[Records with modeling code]
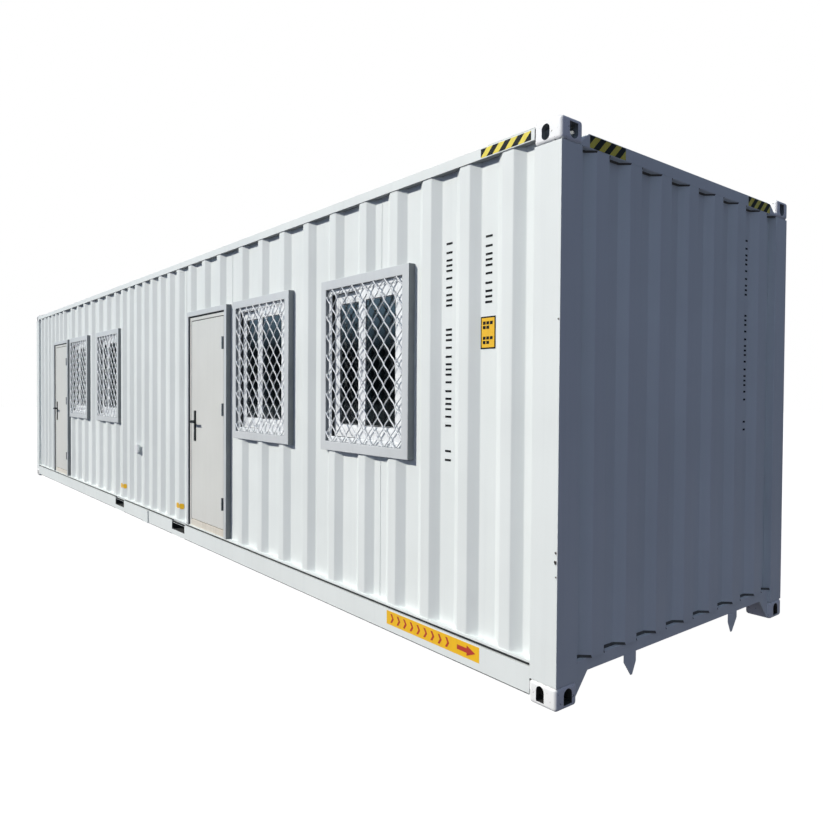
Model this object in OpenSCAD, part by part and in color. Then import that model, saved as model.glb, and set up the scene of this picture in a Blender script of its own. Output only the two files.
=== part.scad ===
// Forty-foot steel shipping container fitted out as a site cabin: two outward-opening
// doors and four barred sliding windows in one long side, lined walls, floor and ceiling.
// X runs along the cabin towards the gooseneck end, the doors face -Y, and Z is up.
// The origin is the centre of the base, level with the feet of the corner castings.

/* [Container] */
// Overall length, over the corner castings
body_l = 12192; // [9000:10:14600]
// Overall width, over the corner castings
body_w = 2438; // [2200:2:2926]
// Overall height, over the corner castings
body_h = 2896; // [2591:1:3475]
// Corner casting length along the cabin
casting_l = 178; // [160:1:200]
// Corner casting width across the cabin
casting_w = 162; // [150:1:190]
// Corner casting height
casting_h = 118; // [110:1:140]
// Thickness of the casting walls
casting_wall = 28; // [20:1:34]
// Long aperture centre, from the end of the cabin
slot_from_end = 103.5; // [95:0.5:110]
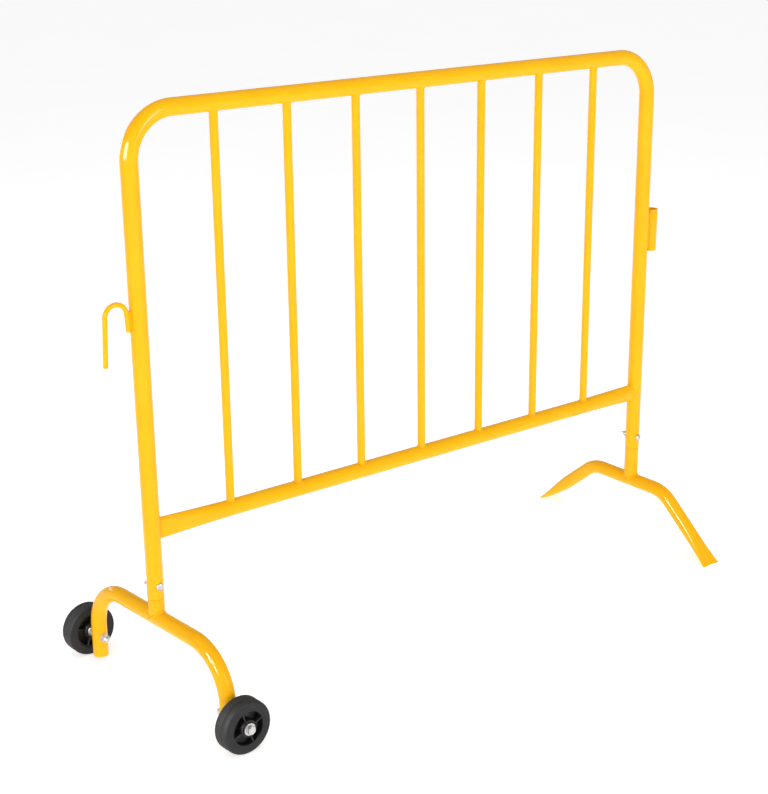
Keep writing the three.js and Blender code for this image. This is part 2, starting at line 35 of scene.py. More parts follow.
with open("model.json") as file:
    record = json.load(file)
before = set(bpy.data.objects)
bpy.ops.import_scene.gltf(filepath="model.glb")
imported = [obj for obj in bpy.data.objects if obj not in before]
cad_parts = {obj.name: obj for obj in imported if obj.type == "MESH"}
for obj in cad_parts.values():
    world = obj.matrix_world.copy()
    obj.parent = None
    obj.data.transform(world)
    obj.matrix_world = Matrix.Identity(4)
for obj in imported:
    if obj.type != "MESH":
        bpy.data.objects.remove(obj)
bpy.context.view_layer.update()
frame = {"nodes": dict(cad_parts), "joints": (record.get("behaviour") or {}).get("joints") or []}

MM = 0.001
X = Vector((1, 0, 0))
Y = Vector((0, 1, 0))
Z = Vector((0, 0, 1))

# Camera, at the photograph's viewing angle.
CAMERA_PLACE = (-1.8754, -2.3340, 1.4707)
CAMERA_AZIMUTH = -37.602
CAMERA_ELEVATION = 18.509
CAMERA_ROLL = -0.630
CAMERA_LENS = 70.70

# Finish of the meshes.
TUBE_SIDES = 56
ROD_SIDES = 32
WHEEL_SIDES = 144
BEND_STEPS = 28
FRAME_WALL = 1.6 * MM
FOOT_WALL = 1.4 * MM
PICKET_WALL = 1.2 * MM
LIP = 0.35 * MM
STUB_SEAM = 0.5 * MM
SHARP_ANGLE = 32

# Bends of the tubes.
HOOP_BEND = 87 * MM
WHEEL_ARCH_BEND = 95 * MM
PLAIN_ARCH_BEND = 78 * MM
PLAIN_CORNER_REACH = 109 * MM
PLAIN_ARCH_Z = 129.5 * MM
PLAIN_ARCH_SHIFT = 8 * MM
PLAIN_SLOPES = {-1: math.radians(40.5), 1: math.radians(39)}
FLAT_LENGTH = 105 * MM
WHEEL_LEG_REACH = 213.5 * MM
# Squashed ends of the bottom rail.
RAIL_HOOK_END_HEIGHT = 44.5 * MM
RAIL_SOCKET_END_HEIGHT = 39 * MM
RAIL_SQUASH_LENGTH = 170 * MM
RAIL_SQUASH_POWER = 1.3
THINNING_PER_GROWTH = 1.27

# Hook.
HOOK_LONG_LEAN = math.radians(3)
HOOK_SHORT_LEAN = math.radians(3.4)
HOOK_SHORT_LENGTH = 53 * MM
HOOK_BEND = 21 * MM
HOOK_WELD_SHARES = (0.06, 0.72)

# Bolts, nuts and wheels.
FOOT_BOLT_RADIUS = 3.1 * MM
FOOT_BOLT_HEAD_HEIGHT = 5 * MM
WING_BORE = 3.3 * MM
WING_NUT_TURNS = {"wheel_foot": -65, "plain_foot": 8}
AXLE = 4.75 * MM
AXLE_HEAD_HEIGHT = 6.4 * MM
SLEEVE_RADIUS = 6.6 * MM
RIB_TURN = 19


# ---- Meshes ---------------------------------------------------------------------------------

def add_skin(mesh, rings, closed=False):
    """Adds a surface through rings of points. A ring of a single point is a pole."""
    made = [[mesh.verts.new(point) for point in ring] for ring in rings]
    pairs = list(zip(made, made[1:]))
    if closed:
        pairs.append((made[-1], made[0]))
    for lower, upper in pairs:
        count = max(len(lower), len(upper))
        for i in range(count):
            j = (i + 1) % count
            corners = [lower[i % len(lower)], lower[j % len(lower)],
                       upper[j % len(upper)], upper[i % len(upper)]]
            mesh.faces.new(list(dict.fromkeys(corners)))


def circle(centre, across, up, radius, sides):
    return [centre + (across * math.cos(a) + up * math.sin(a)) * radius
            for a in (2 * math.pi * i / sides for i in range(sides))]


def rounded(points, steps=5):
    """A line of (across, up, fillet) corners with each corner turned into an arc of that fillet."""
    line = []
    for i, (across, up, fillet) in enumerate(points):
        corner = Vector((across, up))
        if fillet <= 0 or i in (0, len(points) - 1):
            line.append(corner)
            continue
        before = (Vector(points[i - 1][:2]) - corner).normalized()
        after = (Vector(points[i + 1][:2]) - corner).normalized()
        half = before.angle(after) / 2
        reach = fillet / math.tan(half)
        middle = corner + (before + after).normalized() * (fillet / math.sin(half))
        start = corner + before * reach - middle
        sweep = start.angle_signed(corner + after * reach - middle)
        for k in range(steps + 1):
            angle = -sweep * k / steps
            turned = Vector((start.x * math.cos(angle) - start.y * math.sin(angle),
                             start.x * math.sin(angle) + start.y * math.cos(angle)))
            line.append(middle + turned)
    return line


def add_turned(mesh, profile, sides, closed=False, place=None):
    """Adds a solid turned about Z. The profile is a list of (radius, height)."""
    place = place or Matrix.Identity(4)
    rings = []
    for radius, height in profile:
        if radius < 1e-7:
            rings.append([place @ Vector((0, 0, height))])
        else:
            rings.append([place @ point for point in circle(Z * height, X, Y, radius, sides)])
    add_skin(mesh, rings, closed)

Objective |
Copy out each record from above, exactly.

Finished answer |
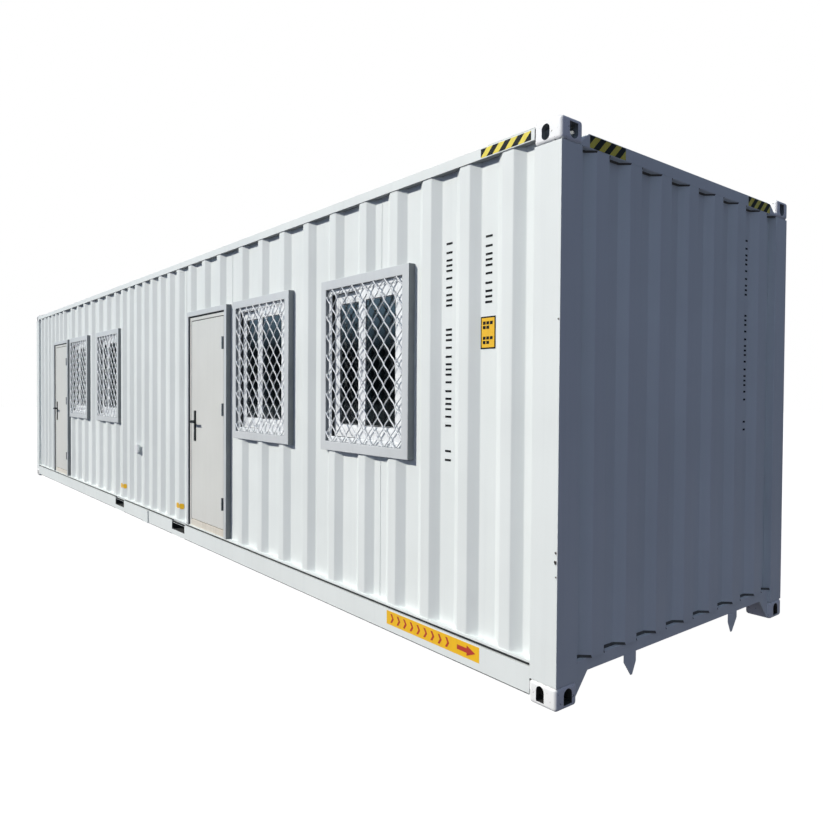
Model this object in OpenSCAD, part by part and in color. Then import that model, saved as model.glb, and set up the scene of this picture in a Blender script of its own. Output only the two files.
=== part.scad ===
// Forty-foot steel shipping container fitted out as a site cabin: two outward-opening
// doors and four barred sliding windows in one long side, lined walls, floor and ceiling.
// X runs along the cabin towards the gooseneck end, the doors face -Y, and Z is up.
// The origin is the centre of the base, level with the feet of the corner castings.

/* [Container] */
// Overall length, over the corner castings
body_l = 12192; // [9000:10:14600]
// Overall width, over the corner castings
body_w = 2438; // [2200:2:2926]
// Overall height, over the corner castings
body_h = 2896; // [2591:1:3475]
// Corner casting length along the cabin
casting_l = 178; // [160:1:200]
// Corner casting width across the cabin
casting_w = 162; // [150:1:190]
// Corner casting height
casting_h = 118; // [110:1:140]
// Thickness of the casting walls
casting_wall = 28; // [20:1:34]
// Long aperture centre, from the end of the cabin
slot_from_end = 103.5; // [95:0.5:110]
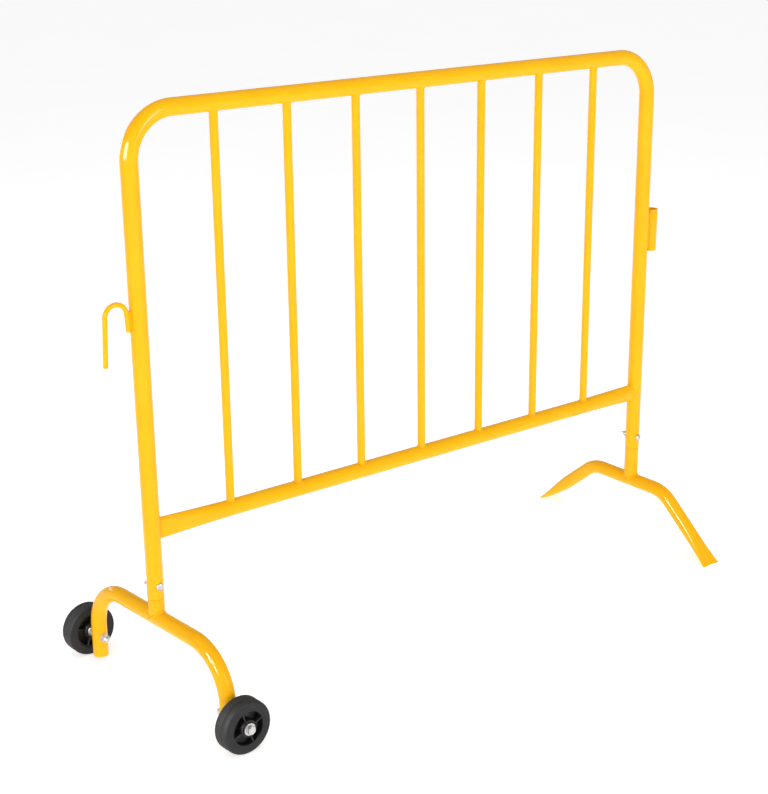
Keep writing the three.js and Blender code for this image. This is part 2, starting at line 35 of scene.py. More parts follow.
with open("model.json") as file:
    record = json.load(file)
before = set(bpy.data.objects)
bpy.ops.import_scene.gltf(filepath="model.glb")
imported = [obj for obj in bpy.data.objects if obj not in before]
cad_parts = {obj.name: obj for obj in imported if obj.type == "MESH"}
for obj in cad_parts.values():
    world = obj.matrix_world.copy()
    obj.parent = None
    obj.data.transform(world)
    obj.matrix_world = Matrix.Identity(4)
for obj in imported:
    if obj.type != "MESH":
        bpy.data.objects.remove(obj)
bpy.context.view_layer.update()
frame = {"nodes": dict(cad_parts), "joints": (record.get("behaviour") or {}).get("joints") or []}

MM = 0.001
X = Vector((1, 0, 0))
Y = Vector((0, 1, 0))
Z = Vector((0, 0, 1))

# Camera, at the photograph's viewing angle.
CAMERA_PLACE = (-1.8754, -2.3340, 1.4707)
CAMERA_AZIMUTH = -37.602
CAMERA_ELEVATION = 18.509
CAMERA_ROLL = -0.630
CAMERA_LENS = 70.70

# Finish of the meshes.
TUBE_SIDES = 56
ROD_SIDES = 32
WHEEL_SIDES = 144
BEND_STEPS = 28
FRAME_WALL = 1.6 * MM
FOOT_WALL = 1.4 * MM
PICKET_WALL = 1.2 * MM
LIP = 0.35 * MM
STUB_SEAM = 0.5 * MM
SHARP_ANGLE = 32

# Bends of the tubes.
HOOP_BEND = 87 * MM
WHEEL_ARCH_BEND = 95 * MM
PLAIN_ARCH_BEND = 78 * MM
PLAIN_CORNER_REACH = 109 * MM
PLAIN_ARCH_Z = 129.5 * MM
PLAIN_ARCH_SHIFT = 8 * MM
PLAIN_SLOPES = {-1: math.radians(40.5), 1: math.radians(39)}
FLAT_LENGTH = 105 * MM
WHEEL_LEG_REACH = 213.5 * MM
# Squashed ends of the bottom rail.
RAIL_HOOK_END_HEIGHT = 44.5 * MM
RAIL_SOCKET_END_HEIGHT = 39 * MM
RAIL_SQUASH_LENGTH = 170 * MM
RAIL_SQUASH_POWER = 1.3
THINNING_PER_GROWTH = 1.27

# Hook.
HOOK_LONG_LEAN = math.radians(3)
HOOK_SHORT_LEAN = math.radians(3.4)
HOOK_SHORT_LENGTH = 53 * MM
HOOK_BEND = 21 * MM
HOOK_WELD_SHARES = (0.06, 0.72)

# Bolts, nuts and wheels.
FOOT_BOLT_RADIUS = 3.1 * MM
FOOT_BOLT_HEAD_HEIGHT = 5 * MM
WING_BORE = 3.3 * MM
WING_NUT_TURNS = {"wheel_foot": -65, "plain_foot": 8}
AXLE = 4.75 * MM
AXLE_HEAD_HEIGHT = 6.4 * MM
SLEEVE_RADIUS = 6.6 * MM
RIB_TURN = 19


# ---- Meshes ---------------------------------------------------------------------------------

def add_skin(mesh, rings, closed=False):
    """Adds a surface through rings of points. A ring of a single point is a pole."""
    made = [[mesh.verts.new(point) for point in ring] for ring in rings]
    pairs = list(zip(made, made[1:]))
    if closed:
        pairs.append((made[-1], made[0]))
    for lower, upper in pairs:
        count = max(len(lower), len(upper))
        for i in range(count):
            j = (i + 1) % count
            corners = [lower[i % len(lower)], lower[j % len(lower)],
                       upper[j % len(upper)], upper[i % len(upper)]]
            mesh.faces.new(list(dict.fromkeys(corners)))


def circle(centre, across, up, radius, sides):
    return [centre + (across * math.cos(a) + up * math.sin(a)) * radius
            for a in (2 * math.pi * i / sides for i in range(sides))]


def rounded(points, steps=5):
    """A line of (across, up, fillet) corners with each corner turned into an arc of that fillet."""
    line = []
    for i, (across, up, fillet) in enumerate(points):
        corner = Vector((across, up))
        if fillet <= 0 or i in (0, len(points) - 1):
            line.append(corner)
            continue
        before = (Vector(points[i - 1][:2]) - corner).normalized()
        after = (Vector(points[i + 1][:2]) - corner).normalized()
        half = before.angle(after) / 2
        reach = fillet / math.tan(half)
        middle = corner + (before + after).normalized() * (fillet / math.sin(half))
        start = corner + before * reach - middle
        sweep = start.angle_signed(corner + after * reach - middle)
        for k in range(steps + 1):
            angle = -sweep * k / steps
            turned = Vector((start.x * math.cos(angle) - start.y * math.sin(angle),
                             start.x * math.sin(angle) + start.y * math.cos(angle)))
            line.append(middle + turned)
    return line


def add_turned(mesh, profile, sides, closed=False, place=None):
    """Adds a solid turned about Z. The profile is a list of (radius, height)."""
    place = place or Matrix.Identity(4)
    rings = []
    for radius, height in profile:
        if radius < 1e-7:
            rings.append([place @ Vector((0, 0, height))])
        else:
            rings.append([place @ point for point in circle(Z * height, X, Y, radius, sides)])
    add_skin(mesh, rings, closed)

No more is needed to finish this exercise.